Soon I started growing kousa zucchini, purslane, and za’atar. I learned about my in-laws’ failed attempt to grow cucumber melons. Challenge accepted! I ordered some Armenian cucumber melon seed and started them indoors. Eventually I moved the seedlings to the garden. My father-in-law, Kamal, told me that — though his vines had grown large with many flowers — there had been no fruits. I knew then that the problem likely wasn’t climate, but a lack of pollination. When my own plants began to flower, I hand-pollinated them every few days. It took just a few minutes and resulted in a bumper crop of crisp, mild-flavored melons. Success!
Today, the twenty raised beds in our vegetable garden hold a collection of crops from around the world. There are tomatillos from Central America, cabbages from China, magenta spreen from India, squash from Japan, bottle gourds from Africa, and so much more.
Growing unusual crops has become a passion for me. As with most experiments, some things have thrived while others haven’t. But I’m happy to say that my success rate has far outstripped my failures. Plus, growing a global garden has allowed me to flex my cooking skills, tackling recipes with ingredients that are hard to source or expensive to buy.
Make this spring the year you shake up your garden and grow some new vegetables. A great place to start is with a seed catalog, but don’t be shy about talking to immigrant gardeners at your local community garden. They have stories to share and maybe even seeds! We have much to learn from these gardeners who bring their gardening techniques, vegetables, and rich food traditions to their new countries.
In the spirit of trying new things, here are four Lebanese crops that are definitely worth a place in your garden beds.
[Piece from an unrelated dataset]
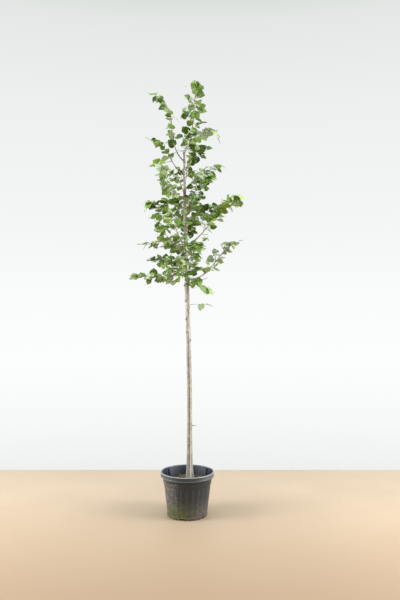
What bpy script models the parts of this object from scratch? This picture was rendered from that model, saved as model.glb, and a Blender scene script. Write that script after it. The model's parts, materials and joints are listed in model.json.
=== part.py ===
"""Young small-leaved linden with one straight stem and a feathered crown, in a round nursery pot.

Metres, +Z up, and -Y is the front. The origin is the centre of the pot's flat underside.
The stem is one tapering limb from a flat cut on the compost to the tip of its leader. Each
bough leaves it in a snug seat, and each mass of leaves is a lumpy body bent along its shoot.
"""

import math
import random
from collections import namedtuple

import bmesh
import bpy
from mathutils import Vector

GAP = 0.0003
MERGE = 0.00005

# Pot
POT_HEIGHT = 0.320
POT_STEPS = 36
RIM_RADIUS = 0.200
RIM_DEPTH = 0.036
RIM_DRAFT = 0.003
LIP_ROUND = 0.005
LIP_INSET = 0.0072
NECK_RADIUS = 0.1835
COLLAR_DEPTH = 0.050
COLLAR_STEP = 0.0025
FOOT_RADIUS = 0.1485
FOOT_ROUND = 0.006
WALL = 0.0035
FLOOR = 0.005
DRAINS = 6
DRAIN_TURN = math.radians(-104)
DRAIN_WIDTH = 0.034
DRAIN_HEIGHT = 0.009
DRAIN_REACH = 0.030
DRAIN_OUT = 0.0075

# Compost
SOIL_TOP = 0.262

# Stem and leader
STEM_FOOT_X = 0.016
LEAN = 0.040
LEAN_FROM = 0.70
LEADER_HEIGHT = 2.69
LEADER_KINK = 0.042
KINK_RISE = 0.140
LEADER_TILT = 0.089
STEM_WANDER = 0.005
WANDER_PERIOD = 1.3
TREE_TOP = 3.225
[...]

This staple of the Mediterranean diet is used in salads, hummus, stews, falafel, and countless other recipes, but in summer, many Lebanese also eat chickpeas as a fresh vegetable, like shell peas. In fact, when my family visited Lebanon last July, every market stall was selling large bundles of chickpea plants — roots still attached — for fresh eating.
You may be surprised by the beauty of chickpea plants, which have delicate, lacy foliage. They’re perfect for window boxes, containers, or garden beds, where they will grow one to two feet tall. In mid-summer, the pretty blooms emerge, with small pods following soon after. Each pod contains one or two chickpeas and once the pods have fattened up — usually by late August for me — we pull the entire crop of plants and toss them in a big pile in the middle of our outdoor table. Everyone grabs a drink and we sit and enjoy the summer weather and the fresh green chickpeas.
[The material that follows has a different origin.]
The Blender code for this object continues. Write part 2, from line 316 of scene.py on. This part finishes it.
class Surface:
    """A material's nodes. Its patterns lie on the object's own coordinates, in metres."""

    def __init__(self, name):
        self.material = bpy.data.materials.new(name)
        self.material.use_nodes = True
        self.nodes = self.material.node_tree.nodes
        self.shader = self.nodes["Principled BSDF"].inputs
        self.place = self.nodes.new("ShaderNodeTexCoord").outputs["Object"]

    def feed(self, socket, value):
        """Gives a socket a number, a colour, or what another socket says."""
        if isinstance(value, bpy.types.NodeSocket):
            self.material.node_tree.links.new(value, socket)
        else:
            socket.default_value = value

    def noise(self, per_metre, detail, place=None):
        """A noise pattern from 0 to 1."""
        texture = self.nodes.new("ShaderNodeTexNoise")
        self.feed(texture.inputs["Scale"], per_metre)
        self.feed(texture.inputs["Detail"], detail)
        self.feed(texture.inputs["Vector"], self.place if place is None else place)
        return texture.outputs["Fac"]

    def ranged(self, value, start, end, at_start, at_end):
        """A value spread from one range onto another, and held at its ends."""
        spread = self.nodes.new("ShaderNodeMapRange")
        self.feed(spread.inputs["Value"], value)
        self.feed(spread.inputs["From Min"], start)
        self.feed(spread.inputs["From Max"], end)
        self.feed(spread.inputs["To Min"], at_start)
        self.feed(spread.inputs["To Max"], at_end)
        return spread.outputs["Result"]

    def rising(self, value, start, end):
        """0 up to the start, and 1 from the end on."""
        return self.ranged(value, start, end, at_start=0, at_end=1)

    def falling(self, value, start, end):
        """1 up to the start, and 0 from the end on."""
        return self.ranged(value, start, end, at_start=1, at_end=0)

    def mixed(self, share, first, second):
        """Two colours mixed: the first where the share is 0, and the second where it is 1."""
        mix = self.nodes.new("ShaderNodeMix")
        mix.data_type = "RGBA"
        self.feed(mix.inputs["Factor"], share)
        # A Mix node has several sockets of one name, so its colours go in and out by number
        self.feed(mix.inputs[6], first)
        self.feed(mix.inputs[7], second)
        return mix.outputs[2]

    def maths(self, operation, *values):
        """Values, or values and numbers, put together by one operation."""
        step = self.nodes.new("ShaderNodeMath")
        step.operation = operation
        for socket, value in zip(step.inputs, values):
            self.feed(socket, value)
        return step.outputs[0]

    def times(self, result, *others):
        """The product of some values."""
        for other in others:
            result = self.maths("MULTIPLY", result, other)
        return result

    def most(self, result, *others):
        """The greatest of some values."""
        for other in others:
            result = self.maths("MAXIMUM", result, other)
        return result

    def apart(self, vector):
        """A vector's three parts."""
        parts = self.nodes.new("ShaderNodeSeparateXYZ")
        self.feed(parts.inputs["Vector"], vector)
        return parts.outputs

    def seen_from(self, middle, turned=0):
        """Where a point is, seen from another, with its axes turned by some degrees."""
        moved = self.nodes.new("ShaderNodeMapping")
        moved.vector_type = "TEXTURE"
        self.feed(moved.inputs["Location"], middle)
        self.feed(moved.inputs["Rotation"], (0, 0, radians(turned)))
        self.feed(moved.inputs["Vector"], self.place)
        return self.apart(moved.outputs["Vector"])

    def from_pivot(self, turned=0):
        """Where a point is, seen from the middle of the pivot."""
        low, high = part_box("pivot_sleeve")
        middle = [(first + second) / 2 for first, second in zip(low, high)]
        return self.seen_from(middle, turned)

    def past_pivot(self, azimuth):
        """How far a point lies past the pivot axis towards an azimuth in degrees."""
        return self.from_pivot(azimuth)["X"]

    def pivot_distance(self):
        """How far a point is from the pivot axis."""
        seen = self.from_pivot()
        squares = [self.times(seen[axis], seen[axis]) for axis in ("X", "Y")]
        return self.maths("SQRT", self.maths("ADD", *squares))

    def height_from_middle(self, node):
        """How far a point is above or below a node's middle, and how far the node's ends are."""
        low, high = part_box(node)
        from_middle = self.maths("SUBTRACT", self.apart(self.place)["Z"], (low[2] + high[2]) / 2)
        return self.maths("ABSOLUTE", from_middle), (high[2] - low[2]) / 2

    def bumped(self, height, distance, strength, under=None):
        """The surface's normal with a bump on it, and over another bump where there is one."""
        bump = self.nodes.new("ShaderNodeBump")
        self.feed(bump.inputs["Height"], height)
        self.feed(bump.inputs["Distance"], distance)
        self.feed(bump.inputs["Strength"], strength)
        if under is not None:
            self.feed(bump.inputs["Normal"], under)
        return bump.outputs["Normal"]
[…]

This aromatic herb is very easy to grow. It needs well-drained soil and plenty of sun, so I grow it in both raised beds and containers on my sunny deck. Clip the sprigs for fresh use or dry them for za’atar spice, a mixture of Syrian oregano, sumac, toasted sesame seeds, and salt. To dry, gather the stems into small bundles and hang them upside down in an airy location out of direct sunlight. Once dry, remove the leaves from the stems and crumble. Store in a jar.
In Lebanon, heat-loving cucumber melons are as popular as true cucumbers. Most gardeners there grow Armenian-type cucumber melons called “Metki,” which you’ll find piled on the table at every meal, usually with fresh tomatoes, olives, and feta cheese. Metki have a mild flavor and pale green, fuzzy skin with deep ridges that run the length of the fruit. Once the plants begin to flower in mid-summer, I give Mother Nature some help by hand-pollinating. Once pollinated, the young fruits will be ready to harvest in about 10 to 14 days. Although Armenian cucumber melons can grow 18 to 24 inches long, I learned from my in-laws that they should be harvested at just 6 to 7 inches in length for the best eating.
Love summer squash? Then you’ll love bottle gourds, an easy-to-grow crop with robust vines that bear large white flowers and bright green fruit. Because I grow them outside their native region and far from their native pollinators, I’ve found the harvest to be meagre if I don’t hand-pollinate. There are many varieties to try, but I’ve had great success with Long Opo, a Calabash-type with cylindrical fruits that are fantastic stuffed and baked, or sliced into curries and stir-fries.